• [Recorded information]

= = = = = = =

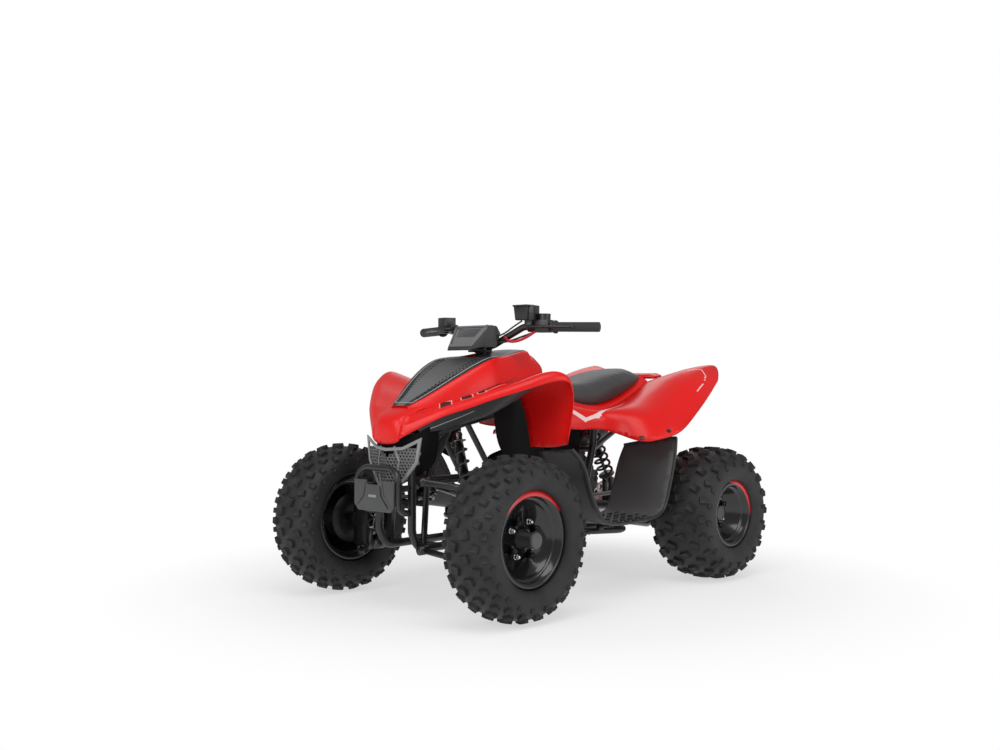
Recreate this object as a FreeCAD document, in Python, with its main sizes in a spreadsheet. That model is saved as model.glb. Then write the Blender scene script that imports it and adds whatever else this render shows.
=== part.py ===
import FreeCAD, Part
import Sketcher
import math
import os
from FreeCAD import Placement, Rotation, Vector

# A youth sport quad: X forward, Y to its left, Z up, millimetres.
# The origin is on the ground, midway between the tyres' ends, on the centre plane.

SIZES = [
    ("wheelbase", 1030, "front axle to rear axle"),
    ("body_half_width", 420, "half the width over the plastic panels"),
    ("body_height", 800, "ground to the hood's top, the height that the panels' shares follow"),
    ("skin", 4, "wall of the moulded panels"),
    ("gap", 0.3, "clearance between pieces that seat on each other"),
    ("pin_play", 0.05, "radial play of a pin in its bore"),
    ("overrun", 5, "how far a cutting tool runs past what it cuts"),

    ("front_tyre_radius", 242, "to the lugs' tips"),
    ("front_tyre_width", 180, "over the sidewalls"),
    ("front_tyre_middle", 393, "tyre's middle plane from the centre plane"),
    ("front_rim_radius", 142, "to the lip"),
    ("front_rim_width", 128, "over the lips"),
    ("front_disc_recess", 44, "wheel disc's face from the outer lip"),
    ("rear_tyre_radius", 229, "to the lugs' tips"),
    ("rear_tyre_width", 232, "over the sidewalls"),
    ("rear_tyre_middle", 375, "tyre's middle plane from the centre plane"),
    ("rear_rim_radius", 116, "to the lip"),
    ("rear_rim_width", 194, "over the lips"),
    ("rear_disc_recess", 84, "wheel disc's face from the outer lip"),
    ("rim_wall", 3.5, "sheet of the rims"),
    ("rim_flange", 14, "lip above the bead seat"),
    ("bead_width", 20, "width of a bead seat"),
    ("well_depth", 14, "well below the bead seat"),
    ("well_slope", 8, "run of the well's slope"),
    ("disc_sheet", 4, "wheel disc's thickness"),
    ("bolt_circle", 110, "pitch circle of the wheel studs"),
    ("stud_radius", 5, "wheel stud"),
    ("stud_hole_radius", 6, "stud hole in the wheel disc"),
    ("nut_radius", 9, "wheel nut over its corners"),
    ("nut_height", 22, "wheel nut"),
    ("disc_bore", 29, "centre hole of the wheel disc, radius"),
    ("lug_height", 13, "tread lugs above the carcass"),
    ("lug_length", 26, "tread lug along the tread"),
    ("lug_width", 30, "centre lug across the tread"),
    ("lug_offset", 21, "centre lug's middle from the tyre's middle plane"),
    ("shoulder_lug_width", 26, "shoulder lug across the tread"),
    ("shoulder_drop", 10, "shoulder below the crown"),
    ("sidewall_tuck", 10, "shoulder's edge in from the sidewall's widest place"),
    ("lug_root", 12, "depth of a lug's root inside the carcass"),

    ("hub_radius", 34, "hub barrel"),
    ("hub_flange_radius", 68, "hub flange that carries the studs"),
    ("hub_flange", 8, "hub flange's thickness"),
    ("hub_cap_radius", 23, "hub cap"),
    ("hub_cap_stand", 4, "hub cap past the rim's outer lip"),
    ("hub_length", 58, "front hub barrel inboard of its flange"),
    ("brake_disc_radius", 80, "front brake disc"),
    ("brake_disc_sheet", 4, "brake disc's thickness"),
    ("spindle_radius", 10, "front spindle"),
    ("spindle_length", 105, "front spindle from the upright"),

    ("kingpin_y", 296, "steering pivots from the centre plane"),
    ("upper_ball_z", 350, "upper arm's joint face"),
    ("lower_ball_z", 160, "lower arm's joint face"),
    ("ball_stud_radius", 7, "joint stud"),
    ("ball_stud_length", 20, "joint stud inside the upright"),
    ("ball_boss_radius", 14, "joint boss on an arm"),
    ("ball_boss_height", 34, "joint boss on an arm"),
    ("upright_thickness", 28, "steering upright across the car"),
    ("upright_width", 36, "steering upright along the car"),
    ("spindle_boss_radius", 30, "upright's boss behind the spindle"),
    ("steering_arm", 46, "steering arm, kingpin to tie rod"),
    ("steering_arm_z", 300, "tie rod's outer joint"),
    ("steering_arm_sheet", 10, "steering arm's thickness"),
    ("steering_arm_width", 22, "steering arm's width"),

    ("column_top_x", 235, "handlebar clamp"),
    ("column_top_z", 806, "handlebar clamp"),
    ("column_low_z", 370, "column's lower end, where the pitman plate sits"),
    ("column_radius", 12, "steering column"),
    ("pitman_sheet", 6, "pitman plate"),
    ("pitman_width", 26, "pitman plate"),
    ("tie_pin_radius", 4, "tie rod pins"),
    ("tie_eye_radius", 11, "tie rod's eyes, outside"),
    ("tie_eye_height", 16, "tie rod's eyes"),
    ("tie_eye_play", 2, "radial play of the inner eye, for the linkage's drift"),
    ("tie_eye_lift", 4.5, "inner eye's room along its pin, for the linkage's drift"),
    ("tie_rod_radius", 6, "tie rods"),
    ("tie_pin_head", 7, "head of a tie rod pin"),
    ("tie_pin_head_height", 4, "head of a tie rod pin"),

    ("frame_tube", 12.7, "main frame tube, radius"),
    ("brace_tube", 9.5, "brace tube, radius"),
    ("frame_bend", 45, "bend radius of the frame tubes"),
    ("arm_tube", 9.5, "suspension arm tube, radius"),
    ("arm_bush_radius", 14, "arm bush"),
    ("arm_bush_length", 34, "arm bush"),
    ("lower_arm_spread", 92, "lower arm's pivots from the axle"),
    ("lower_arm_pivot_z", 188, "lower arm's pivots"),
    ("upper_arm_spread", 90, "upper arm's pivots from the axle"),
    ("upper_arm_pivot_z", 392, "upper arm's pivots"),

    ("shock_top_y", 150, "front shock's upper eye"),
    ("shock_top_z", 530, "front shock's upper eye"),
    ("shock_low_y", 236, "front shock's lower eye"),
    ("shock_low_z", 205, "front shock's lower eye"),
    ("shock_body_radius", 15, "damper body"),
    ("shock_rod_radius", 6, "damper rod"),
    ("shock_eye_radius", 13, "damper eyes"),
    ("shock_eye_width", 22, "damper eyes"),
    ("spring_radius", 21, "spring coil's centre line"),
    ("spring_wire", 3.5, "spring wire, radius"),
    ("spring_turns", 8, "turns of a front spring"),
    ("spring_seat", 3, "thickness of a spring seat"),

    ("handlebar_radius", 11, "handlebar tube"),
    ("handlebar_half_width", 392, "handlebar's end"),
    ("handlebar_end_x", 132, "handlebar's end"),
    ("handlebar_end_z", 861, "handlebar's end"),
    ("grip_radius", 15.5, "grip"),
    ("grip_length", 150, "grip"),
    ("grip_flange_radius", 21, "grip's inner flange"),
    ("grip_flange", 6, "grip's inner flange"),

    ("axle_radius", 14, "rear axle"),
    ("axle_carrier_radius", 44, "bearing carrier"),
    ("axle_carrier_half", 62, "half length of the bearing carrier"),
    ("rear_hub_length", 50, "rear hub inboard of its flange"),
    ("sprocket_y", 98, "sprocket and chain from the centre plane"),
    ("sprocket_radius", 70, "chain's pitch radius on the rear sprocket"),
    ("drive_sprocket_radius", 27, "chain's pitch radius on the drive sprocket"),
    ("chain_width", 14, "chain over its plates"),
    ("chain_plate", 12, "chain's height"),
    ("sprocket_sheet", 5, "sprocket"),
    ("rear_disc_y", -90, "rear brake disc from the centre plane"),
    ("rear_disc_radius", 84, "rear brake disc"),

    ("column_foot", 44, "column below the pitman plate"),
    ("bearing_wall", 9, "column bearing"),
    ("bearing_length", 18, "column bearing"),
    ("hoop_bend", 28, "bend radius of the column's hoop"),
    ("peg_radius", 5, "stays that hold the panels"),
    ("pad_radius", 12, "pads under the foot floors"),
    ("clamp_height", 26, "handlebar clamp along the column"),
    ("clamp_length", 34, "handlebar clamp, front to back"),
    ("clamp_width", 52, "handlebar clamp"),
    ("bar_straight", 40, "straight middle of the handlebar, half"),
    ("bar_rise_x", 205, "handlebar's upper bend"),
    ("bar_rise_y", 150, "handlebar's upper bend"),
    ("bar_rise_z", 866, "handlebar's upper bend"),
    ("bar_bend", 40, "handlebar's bend radius"),
    ("grip_end", 5, "grip past the handlebar's end"),
    ("perch_place", 224, "brake perch from the bar's end"),
    ("perch_width", 22, "brake perch along the bar"),
    ("perch_radius", 17, "brake perch round the bar"),
    ("lever_stand", 38, "lever's pivot ahead of the bar"),
    ("lever_length", 150, "brake lever"),
    ("lever_curl", 8, "brake lever's curl"),
    ("lever_radius", 4.5, "brake lever"),
    ("lever_knob_radius", 7, "ball at a brake lever's end"),
    ("reservoir_lift", 44, "reservoir above the bar"),
    ("reservoir_length", 45, "reservoir, front to back"),
    ("reservoir_width", 46, "reservoir along the bar"),
    ("reservoir_height", 46, "reservoir"),
    ("controls_reach", 120, "half length of the bar's bore through the controls"),
    ("pod_place", 182, "switch pod from the bar's end"),
    ("pod_lift", 2, "switch pod above the bar"),
    ("pod_length", 44, "switch pod, front to back"),
    ("pod_width", 46, "switch pod along the bar"),
    ("pod_height", 40, "switch pod"),
    ("dial_radius", 20, "switch on the pod"),
    ("dial_height", 20, "switch on the pod"),
    ("thumb_drop", 26, "thumb lever's drop from the bar"),
    ("thumb_reach", 42, "thumb lever along the bar"),

    ("ear_sheet", 5, "bracket ears"),
    ("ear_width", 28, "bracket ears"),
    ("ear_drop", 58, "damper ears below the eye's top"),
    ("ear_plate_length", 84, "plate between the lower arm's tubes"),
    ("seat_stand", 4, "spring seat from the damper's eye"),
    ("rear_spring_radius", 25, "rear spring coil's centre line"),
    ("rear_spring_wire", 4.5, "rear spring wire, radius"),
    ("rear_spring_turns", 6, "turns of the rear spring"),

    ("swing_pivot_radius", 18, "swingarm's pivot tube"),
    ("swing_arm_y", 44, "swingarm's arms from the centre plane"),
    ("swing_tube_radius", 16, "swingarm's arms"),
    ("swing_bridge_share", 0.74, "swingarm's bridge, as a share of the arm's length"),
    ("rear_cap_stand", 16, "rear hub cap past the disc face"),
    ("rear_disc_boss", 16, "boss of the disc and sprocket along the axle"),
    ("rear_disc_boss_wall", 12, "boss of the disc and sprocket"),
    ("rear_disc_hole", 5, "cooling hole of a brake disc"),
    ("roller_radius", 4, "chain roller"),
    ("tooth_height", 6, "sprocket tooth"),
    ("chain_roof", 2.5, "chain's outer web"),
    ("chain_slot_play", 2.5, "room each side of a sprocket inside the chain"),

    ("crankcase_width", 120, "crankcase across the car"),
    ("cover_radius", 72, "round side covers"),
    ("cover_depth", 26, "round side covers"),
    ("cylinder_radius", 40, "cylinder barrel"),
    ("fin_sheet", 4, "cooling fin"),
    ("fin_width", 112, "cooling fin"),
    ("fin_height", 108, "cooling fin"),
    ("head_length", 40, "cylinder head"),
    ("head_width", 96, "cylinder head"),
    ("head_height", 92, "cylinder head"),
    ("exhaust_radius", 13, "exhaust pipe"),
    ("muffler_radius", 46, "muffler"),
    ("intake_radius", 16, "intake pipe"),
    ("carb_length", 56, "carburettor"),
    ("carb_width", 50, "carburettor"),
    ("carb_height", 66, "carburettor"),
    ("airbox_length", 150, "airbox"),
    ("airbox_width", 120, "airbox"),
    ("airbox_height", 90, "airbox"),

    ("seat_crown", 4, "seat's crown over its shoulders"),
    ("bumper_plate_width", 176, "bumper plate"),
    ("bumper_plate_height", 92, "bumper plate"),
    ("bumper_plate_sheet", 8, "bumper plate"),
    ("bumper_chamfer", 18, "bumper plate's cut corners"),
    ("bumper_notch_width", 76, "notch in the bumper plate"),
    ("bumper_notch_depth", 26, "notch in the bumper plate"),
    ("grille_depth", 5, "grille frame"),
    ("grille_rim", 8, "grille frame's border"),
    ("deck_hole_radius", 14, "hole in the tail's deck over the flag bracket"),
    ("lamp_depth", 16, "tail lamp, front to back"),
    ("lamp_width", 110, "tail lamp"),
    ("lamp_height", 16, "tail lamp"),
    ("neck_width", 26, "neck under the reservoir"),
    ("throttle_lift", 16, "throttle box above the bar"),
    ("throttle_height", 54, "throttle box"),
    ("throttle_place", 173, "throttle box from the bar's end"),
    ("lever_root_radius", 7, "brake lever at its pivot"),
    ("grille_cell", 22, "spacing of the grille's bars"),
    ("grille_bar", 5, "grille bar"),
    ("pod_stay_length", 64, "stay under the instrument pod"),
    ("pod_stay_width", 28, "stay under the instrument pod"),
    ("pod_stay_height", 14, "stay under the instrument pod"),
    ("column_hole_length", 100, "hood's opening round the column"),
    ("column_hole_width", 70, "hood's opening round the column"),
    ("flag_plate_length", 44, "flag bracket"),
    ("flag_plate_width", 30, "flag bracket"),
    ("flag_hole_radius", 5.5, "flag bracket's hole"),
]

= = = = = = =

• [Written problem] Beginning at the first line above, repeat exactly until the line containing "far a cutting", which is included.

• [Result for this task]
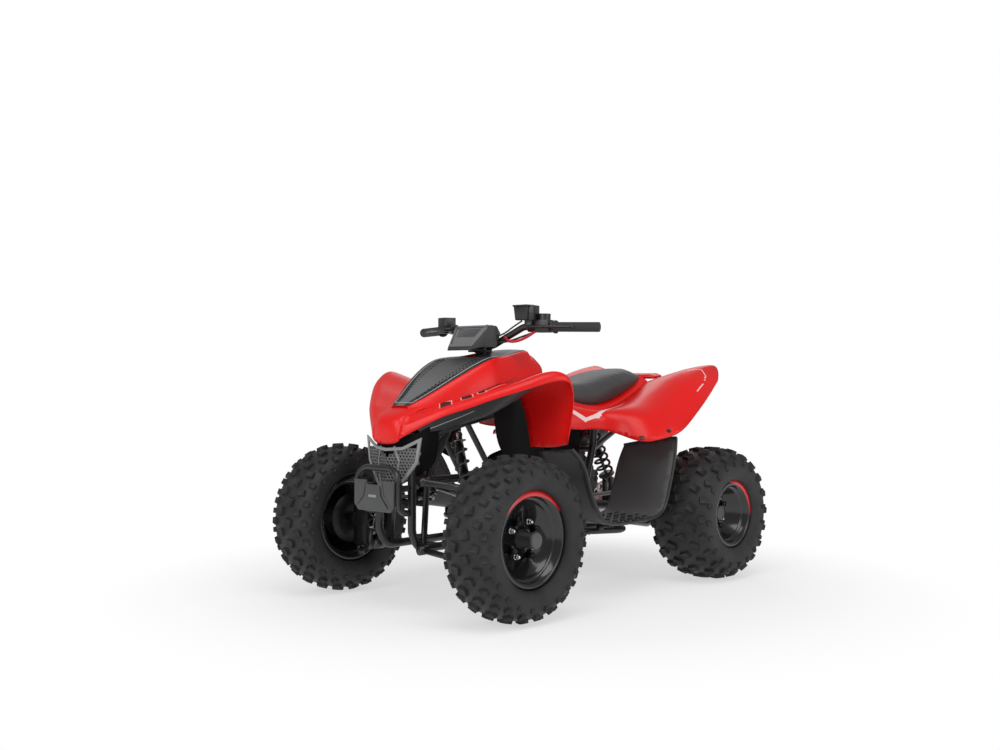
Recreate this object as a FreeCAD document, in Python, with its main sizes in a spreadsheet. That model is saved as model.glb. Then write the Blender scene script that imports it and adds whatever else this render shows.
=== part.py ===
import FreeCAD, Part
import Sketcher
import math
import os
from FreeCAD import Placement, Rotation, Vector

# A youth sport quad: X forward, Y to its left, Z up, millimetres.
# The origin is on the ground, midway between the tyres' ends, on the centre plane.

SIZES = [
    ("wheelbase", 1030, "front axle to rear axle"),
    ("body_half_width", 420, "half the width over the plastic panels"),
    ("body_height", 800, "ground to the hood's top, the height that the panels' shares follow"),
    ("skin", 4, "wall of the moulded panels"),
    ("gap", 0.3, "clearance between pieces that seat on each other"),
    ("pin_play", 0.05, "radial play of a pin in its bore"),
    ("overrun", 5, "how far a cutting tool runs past what it cuts"),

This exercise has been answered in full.